To redeploy router-metrics-tls
certificates manually, that service serving certificate can be triggered to be recreated by deleting the secret, removing and re-adding annotations to the router service, then redeploying the router-metrics-tls
secret:
Remove the following annotations from the router
service:
$ oc annotate service router \ service.alpha.openshift.io/serving-cert-secret-name- \ service.alpha.openshift.io/serving-cert-signed-by-
Remove the existing router-metrics-tls
secret.
$ oc delete secret router-metrics-tls
Re-add the annotations:
$ oc annotate service router \ service.alpha.openshift.io/serving-cert-secret-name=router-metrics-tls
Cluster administrators can review certificate signing requests (CSRs) and approve or deny them.
You can review the list of certificate signing requests (CSRs).
Get the list of current CSRs:
$ oc get csr
View the details of a CSR to verify that it is valid:
$ oc describe csr <csr_name> (1)
1 | <csr_name> is the name of a CSR from the list of current CSRs. |
You can manually approve certificate signing requests (CSRs) by using the oc certificate approve
command.
Approve a CSR:
$ oc adm certificate approve <csr_name> (1)
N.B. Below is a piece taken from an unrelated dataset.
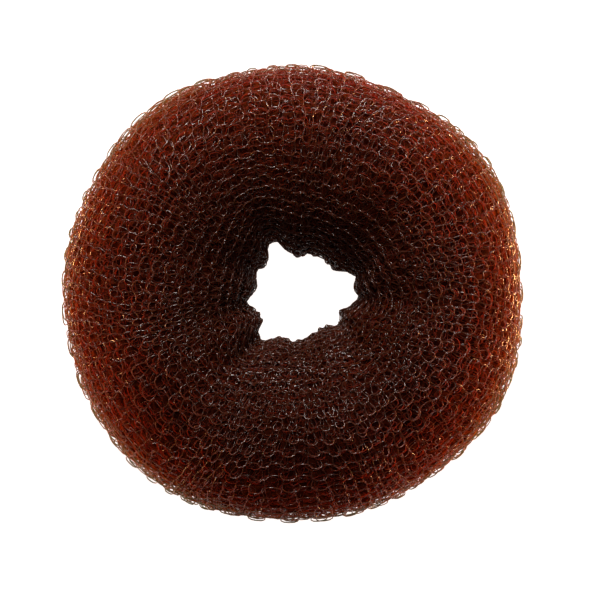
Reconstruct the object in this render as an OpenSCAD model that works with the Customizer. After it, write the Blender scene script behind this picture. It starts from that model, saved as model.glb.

1 | <csr_name> is the name of a CSR from the list of current CSRs. |
Approve all pending CSRs:
$ oc get csr -o go-template='{{range .items}}{{if not .status}}{{.metadata.name}}{{"\n"}}{{end}}{{end}}' | xargs oc adm certificate approve
You can manually deny certificate signing requests (CSRs) by using the oc certificate deny
command.
Deny a CSR:
$ oc adm certificate deny <csr_name> (1)
1 | <csr_name> is the name of a CSR from the list of current CSRs. |
You can configure automatic approval of node certificate signing requests (CSRs) by specifying adding the following parameter to your Ansible inventory file when installing your cluster:
openshift_master_bootstrap_auto_approve=true
Adding this parameter allows all CSRs generated by using the bootstrap credential or from a previously authenticated node with the same host name to be approved without any administrator intervention.